If the relationship of Azerbaijan and Azerbaijanis living abroad continues to expand, if the latter not only links itself increasingly to the homeland but also becomes more united, then it will be easier to trace these lines of influence.  But as was noted above, there are already indications of just how important this influence could be if the Azerbaijanis living outside Azerbaijan find a common voice and raise it in their dealings with Baku.
 

References & Recommended Literature

Armstrong, John A. (1976). ‘Mobilized and Proletarian Diaspora’, The American Political Science Review, Vol. 70, No. 2, June, pp. 393-408.

Bloom, William (1990).
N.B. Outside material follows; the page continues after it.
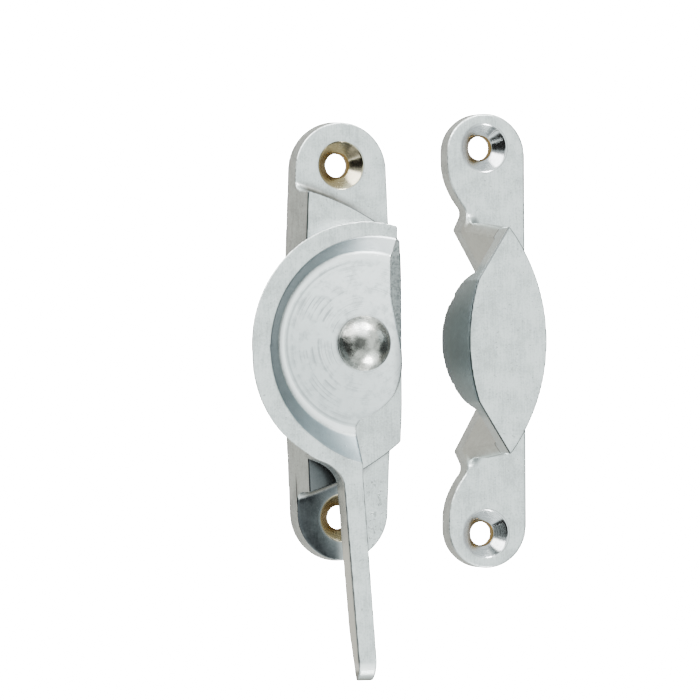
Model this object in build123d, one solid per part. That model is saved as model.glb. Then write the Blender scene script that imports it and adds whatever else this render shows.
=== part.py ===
from build123d import *
import os

# Crescent (Fitch pattern) sash fastener: a lever on a screwed base, and a hooked keep.
# Millimetres. X runs from the base to the keep, Y along both plates, +Z out of the plates.
# The origin is the centre of the base plate's underside, which rests on the meeting rail.

# ---- shared castings ----
plate_t = 3.3            # thickness of the screwed lobes of both castings
screw_hole_r = 2.0       # clearance hole for a No. 6 countersunk screw

# ---- base casting ----
base_length = 69.2
base_end_r = 7.8
base_mid_half_width = 8.5
base_draft = 0.4         # the sides lean in by this much on their way up to the pedestal's top
base_straight_y = 10.0   # the sides taper from here to the round ends
base_screw_y = 27.7
base_sink_r = 3.8
pedestal_top = 8.6
pedestal_ends = [(-10.5, 24.2), (-1.6, 21.55), (10.5, 13.4)]   # a slanting curve, further along on the left
pedestal_foot_r = 2.0
recess_r = 6.5           # round pocket underneath, for the spring and the rivet's tail
recess_depth = 6.4

# ---- lever ----
pivot = (0.6, -0.3)
lever_under = 9.15
floor_top = 11.1
rim_top = 14.0
dish_floor_r = 14.0      # flat floor, round the pivot
rim_in_r = 17.6
rim_in_centre = (1.9, -1.2)   # the rim is a little eccentric to the pivot
rim_out_r = 19.8
rim_out_centre = (0.6, -0.95)
bowl_under_r = 16.6
floor_fillet = 0.9
cut_x = 5.35             # straight open side of the dish, facing the keep
blade_under = 10.6
blade_tip_y = -52.9
blade_nose_y = -49.6     # the nose is rounded down from here to the tip

# ---- rivet and washers ----
shank_r = 2.4
running_gap = 0.08
head_r = 4.3
head_edge = 0.6
head_height = 2.9
tail_r = 3.6
tail_edge = 0.3
tail_height = 1.3
head_gap = 0.15
washer_r = 5.6
washer_t = 0.4
tail_washer_r = 4.9
tail_washer_t = 0.8
spring_rise = 1.2
spring_t = 0.5

# ---- keep casting ----
keep_right = 31.3
keep_left = 17.85
keep_half_length = 36.1
keep_screw = (24.35, 30.65)
keep_sink_r = 3.87
roof_top = 22.1
roof_under = 18.8
roof_tip = (20.75, 17.8)
roof_left_corner = (15.5, 9.5)
roof_left_x = 13.96
roof_right_x = 27.05
notch_corner = (20.1, 17.6)   # outer corner of the V-shaped notch that the lever's rim turns in
notch_slope = 0.565           # how far the notch's walls run in for each millimetre along
notch_back_x = 24.6
notch_lean = (-0.6, -1.5)     # from that corner to the same corner under the roof
end_wall_y = 19.6             # foot of the two end walls
tongue_low = 11.45
tongue_r = 11.47              # the hook's lower edge is an arc
tongue_lean = 0.45
tongue_back_x = 17.4
rim_sweep_r = 23.5
sweep_gap = 0.35


def mirrored(points):
    """The same points on the other side of the X axis, in reverse order."""
    return [(x, -y) for x, y in reversed(points)]


def up(shape, z):
    return shape.moved(Location((0, 0, z)))


def screw_hole(x, y, sink_r):
    """A clearance hole with a 90 degree countersink in a lobe's face."""
    depth = sink_r - screw_hole_r
    hole = Pos(x, y, plate_t / 2) * Cylinder(screw_hole_r, plate_t + 2)
    cone = Pos(x, y, plate_t - depth / 2) * Cone(screw_hole_r, sink_r, depth)
    return hole + cone + Pos(x, y, plate_t + 0.5) * Cylinder(sink_r, 1)


# ---- base ----
def base_outline():
    end_y = base_length / 2 - base_end_r
    right = [(base_end_r, end_y), (base_mid_half_width, base_straight_y),
             (base_mid_half_width, -base_straight_y), (base_end_r, -end_y)]
    left = [(-x, -y) for x, y in right]
    edges = [Line(a, b) for a, b in zip(right, right[1:])]
    edges += [Line(a, b) for a, b in zip(left, left[1:])]
    edges.append(ThreePointArc(right[-1], (0, -base_length / 2), left[0]))
    edges.append(ThreePointArc(left[-1], (0, base_length / 2), right[0]))
    return make_face(edges)


def pedestal():
    """The raised middle, ended by a slanting curve that reaches further on the left."""
    left, mid, right = pedestal_ends
    low_left, low_mid, low_right = (left[0], -left[1]), (mid[0], -mid[1]), (right[0], -right[1])
    outline = make_face([ThreePointArc(left, mid, right), Line(right, low_right),
                         ThreePointArc(low_right, low_mid, low_left), Line(low_left, left)])
    return extrude(outline & base_outline(), pedestal_top)


def base_casting():
    body = extrude(base_outline(), plate_t) + pedestal()
    width, top_width = 2 * base_mid_half_width, 2 * (base_mid_half_width - base_draft)
    body &= loft([Rectangle(width, 80), up(Rectangle(top_width, 80), pedestal_top)])
    feet = [e for e in body.edges().filter_by(GeomType.CIRCLE)
            if abs(e.center().Z - plate_t) < 0.01 and abs(e.center().Y) < 25]
    body = fillet(feet, pedestal_foot_r)
    body -= Pos(*pivot, recess_depth / 2) * Cylinder(recess_r, recess_depth)
    body -= Pos(*pivot, 5) * Cylinder(shank_r + running_gap, 10)
    for y in (base_screw_y, -base_screw_y):
        body -= screw_hole(0, y, base_sink_r)
    return body


# ---- lever ----
def between(a, b, share):
    return tuple(p + (q - p) * share for p, q in zip(a, b))


def disc(centre, r, z):
    return Pos(centre[0], centre[1], z) * Circle(r)


def dish_hollow():
    """The dish's hollow: a flat floor round the pivot, widening to the eccentric rim."""
    over = 1.2
    top = disc(between(pivot, rim_in_centre, over), dish_floor_r + (rim_in_r - dish_floor_r) * over,
               floor_top + (rim_top - floor_top) * over)
    hollow = loft([disc(pivot, dish_floor_r, floor_top), top])
    return fillet(hollow.edges().group_by(Axis.Z)[0], floor_fillet)


def bowl():
    under = disc(between(pivot, rim_out_centre, 0.5), bowl_under_r, lever_under)
    return loft([under, disc(rim_out_centre, rim_out_r, rim_top)])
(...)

Personal Identity, National Identity, and International Relations, New York: Cambridge University Press.

Brubaker, R. (2005). ‘The “Diaspora” Diaspora’, Ethnic and Racial Studies, Vol. 28, No. 1, January, pp. 1-19.

Clifford, James (1994). ‘Diasporas’, Cultural Anthropology, Vol. 9, No. 3, Further Inflections: Towards Ethnographies of the Future, August, pp. 302-338. 

Cohen, Robin (1996). ‘Diasporas and the Nation-State: From Victims to Challengers’, International Affairs (Royal Institute of International Affairs), Vol. 72, No. 3, Ethnicity and International Relations, July, pp. 507-520.

King, Charles and Neil J. Melvin (1999-2000). ‘Diaspora Politics: Ethnic Linkages, Foreign Policy, and Security in Eurasia’, International Security, Vol. 24, No. 3, Winter, pp. 108-138.

Shain, Yossi and Aharon Barth (2003). ‘Diasporas and International Relations Theory’, International Organization, Vol. 57, No. 3, Summer, pp. 449-479.